• [Work instructions]:
Print all of the data exactly.

-- start of Data section --

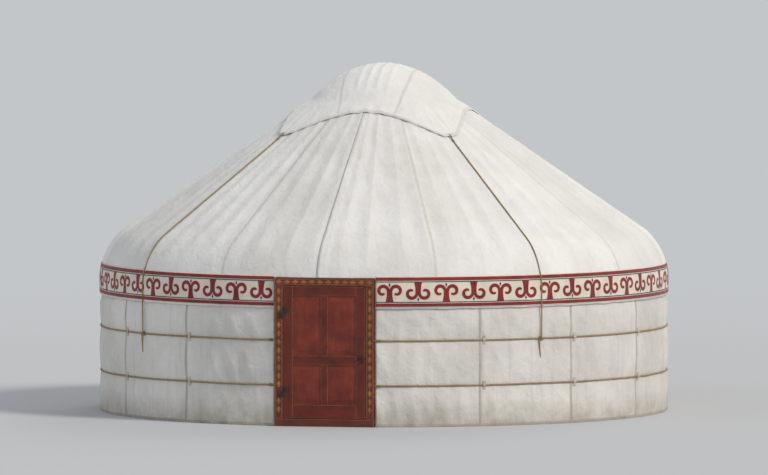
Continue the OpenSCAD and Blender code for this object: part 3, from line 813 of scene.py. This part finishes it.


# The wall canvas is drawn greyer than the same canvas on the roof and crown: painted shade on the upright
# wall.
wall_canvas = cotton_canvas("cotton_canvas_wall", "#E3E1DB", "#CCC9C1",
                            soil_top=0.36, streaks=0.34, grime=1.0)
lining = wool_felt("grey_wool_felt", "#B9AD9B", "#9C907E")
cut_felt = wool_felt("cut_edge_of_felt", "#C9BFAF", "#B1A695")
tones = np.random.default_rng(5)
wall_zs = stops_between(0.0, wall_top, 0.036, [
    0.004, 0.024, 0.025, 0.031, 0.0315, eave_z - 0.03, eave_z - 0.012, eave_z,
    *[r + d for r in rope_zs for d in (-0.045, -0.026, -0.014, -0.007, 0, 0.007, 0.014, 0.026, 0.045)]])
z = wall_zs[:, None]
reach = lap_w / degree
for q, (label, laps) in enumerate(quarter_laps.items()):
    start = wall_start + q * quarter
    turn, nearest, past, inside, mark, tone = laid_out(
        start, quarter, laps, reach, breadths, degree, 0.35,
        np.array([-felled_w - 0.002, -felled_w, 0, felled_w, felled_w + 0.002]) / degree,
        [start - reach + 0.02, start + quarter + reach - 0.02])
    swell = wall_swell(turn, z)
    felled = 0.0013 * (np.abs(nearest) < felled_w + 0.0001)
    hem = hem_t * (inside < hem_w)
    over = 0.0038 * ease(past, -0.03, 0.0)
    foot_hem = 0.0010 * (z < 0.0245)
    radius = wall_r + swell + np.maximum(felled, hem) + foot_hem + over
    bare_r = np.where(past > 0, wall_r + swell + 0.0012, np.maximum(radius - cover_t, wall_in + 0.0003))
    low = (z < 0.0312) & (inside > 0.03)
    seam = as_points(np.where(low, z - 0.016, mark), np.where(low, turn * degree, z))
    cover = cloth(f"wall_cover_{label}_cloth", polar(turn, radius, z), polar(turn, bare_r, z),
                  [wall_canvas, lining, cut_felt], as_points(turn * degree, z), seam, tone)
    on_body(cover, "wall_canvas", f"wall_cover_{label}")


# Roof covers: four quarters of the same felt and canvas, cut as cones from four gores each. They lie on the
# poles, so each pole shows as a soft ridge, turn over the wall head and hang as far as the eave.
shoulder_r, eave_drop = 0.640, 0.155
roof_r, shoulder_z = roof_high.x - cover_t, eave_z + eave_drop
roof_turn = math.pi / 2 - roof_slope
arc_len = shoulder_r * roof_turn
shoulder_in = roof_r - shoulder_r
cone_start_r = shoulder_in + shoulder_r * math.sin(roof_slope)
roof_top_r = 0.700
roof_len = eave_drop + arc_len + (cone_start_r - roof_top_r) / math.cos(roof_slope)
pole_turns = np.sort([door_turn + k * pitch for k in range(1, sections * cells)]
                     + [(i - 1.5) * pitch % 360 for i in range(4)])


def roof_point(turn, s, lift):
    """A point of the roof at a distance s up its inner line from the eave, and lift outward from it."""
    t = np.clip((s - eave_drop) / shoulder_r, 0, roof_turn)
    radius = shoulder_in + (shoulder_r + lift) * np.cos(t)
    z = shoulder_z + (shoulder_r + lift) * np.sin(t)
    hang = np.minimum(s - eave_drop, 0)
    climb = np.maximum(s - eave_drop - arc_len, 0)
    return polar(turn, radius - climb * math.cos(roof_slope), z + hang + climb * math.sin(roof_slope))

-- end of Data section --

• [Result of the exercise]:
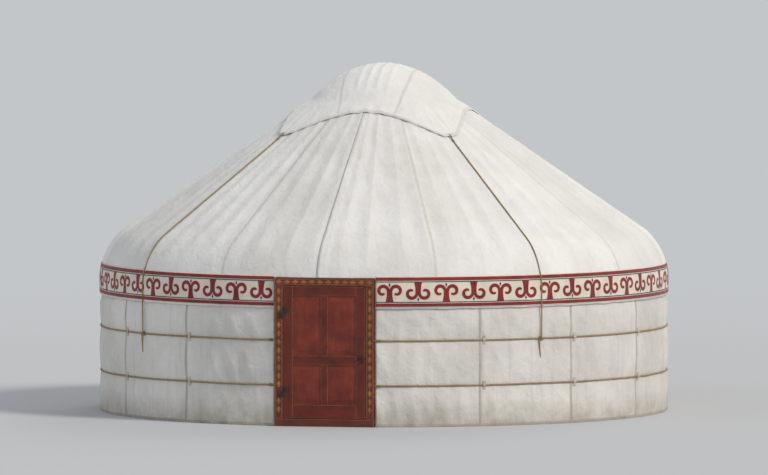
Continue the OpenSCAD and Blender code for this object: part 3, from line 813 of scene.py. This part finishes it.


# The wall canvas is drawn greyer than the same canvas on the roof and crown: painted shade on the upright
# wall.
wall_canvas = cotton_canvas("cotton_canvas_wall", "#E3E1DB", "#CCC9C1",
                            soil_top=0.36, streaks=0.34, grime=1.0)
lining = wool_felt("grey_wool_felt", "#B9AD9B", "#9C907E")
cut_felt = wool_felt("cut_edge_of_felt", "#C9BFAF", "#B1A695")
tones = np.random.default_rng(5)
wall_zs = stops_between(0.0, wall_top, 0.036, [
    0.004, 0.024, 0.025, 0.031, 0.0315, eave_z - 0.03, eave_z - 0.012, eave_z,
    *[r + d for r in rope_zs for d in (-0.045, -0.026, -0.014, -0.007, 0, 0.007, 0.014, 0.026, 0.045)]])
z = wall_zs[:, None]
reach = lap_w / degree
for q, (label, laps) in enumerate(quarter_laps.items()):
    start = wall_start + q * quarter
    turn, nearest, past, inside, mark, tone = laid_out(
        start, quarter, laps, reach, breadths, degree, 0.35,
        np.array([-felled_w - 0.002, -felled_w, 0, felled_w, felled_w + 0.002]) / degree,
        [start - reach + 0.02, start + quarter + reach - 0.02])
    swell = wall_swell(turn, z)
    felled = 0.0013 * (np.abs(nearest) < felled_w + 0.0001)
    hem = hem_t * (inside < hem_w)
    over = 0.0038 * ease(past, -0.03, 0.0)
    foot_hem = 0.0010 * (z < 0.0245)
    radius = wall_r + swell + np.maximum(felled, hem) + foot_hem + over
    bare_r = np.where(past > 0, wall_r + swell + 0.0012, np.maximum(radius - cover_t, wall_in + 0.0003))
    low = (z < 0.0312) & (inside > 0.03)
    seam = as_points(np.where(low, z - 0.016, mark), np.where(low, turn * degree, z))
    cover = cloth(f"wall_cover_{label}_cloth", polar(turn, radius, z), polar(turn, bare_r, z),
                  [wall_canvas, lining, cut_felt], as_points(turn * degree, z), seam, tone)
    on_body(cover, "wall_canvas", f"wall_cover_{label}")


# Roof covers: four quarters of the same felt and canvas, cut as cones from four gores each. They lie on the
# poles, so each pole shows as a soft ridge, turn over the wall head and hang as far as the eave.
shoulder_r, eave_drop = 0.640, 0.155
roof_r, shoulder_z = roof_high.x - cover_t, eave_z + eave_drop
roof_turn = math.pi / 2 - roof_slope
arc_len = shoulder_r * roof_turn
shoulder_in = roof_r - shoulder_r
cone_start_r = shoulder_in + shoulder_r * math.sin(roof_slope)
roof_top_r = 0.700
roof_len = eave_drop + arc_len + (cone_start_r - roof_top_r) / math.cos(roof_slope)
pole_turns = np.sort([door_turn + k * pitch for k in range(1, sections * cells)]
                     + [(i - 1.5) * pitch % 360 for i in range(4)])


def roof_point(turn, s, lift):
    """A point of the roof at a distance s up its inner line from the eave, and lift outward from it."""
    t = np.clip((s - eave_drop) / shoulder_r, 0, roof_turn)
    radius = shoulder_in + (shoulder_r + lift) * np.cos(t)
    z = shoulder_z + (shoulder_r + lift) * np.sin(t)
    hang = np.minimum(s - eave_drop, 0)
    climb = np.maximum(s - eave_drop - arc_len, 0)
    return polar(turn, radius - climb * math.cos(roof_slope), z + hang + climb * math.sin(roof_slope))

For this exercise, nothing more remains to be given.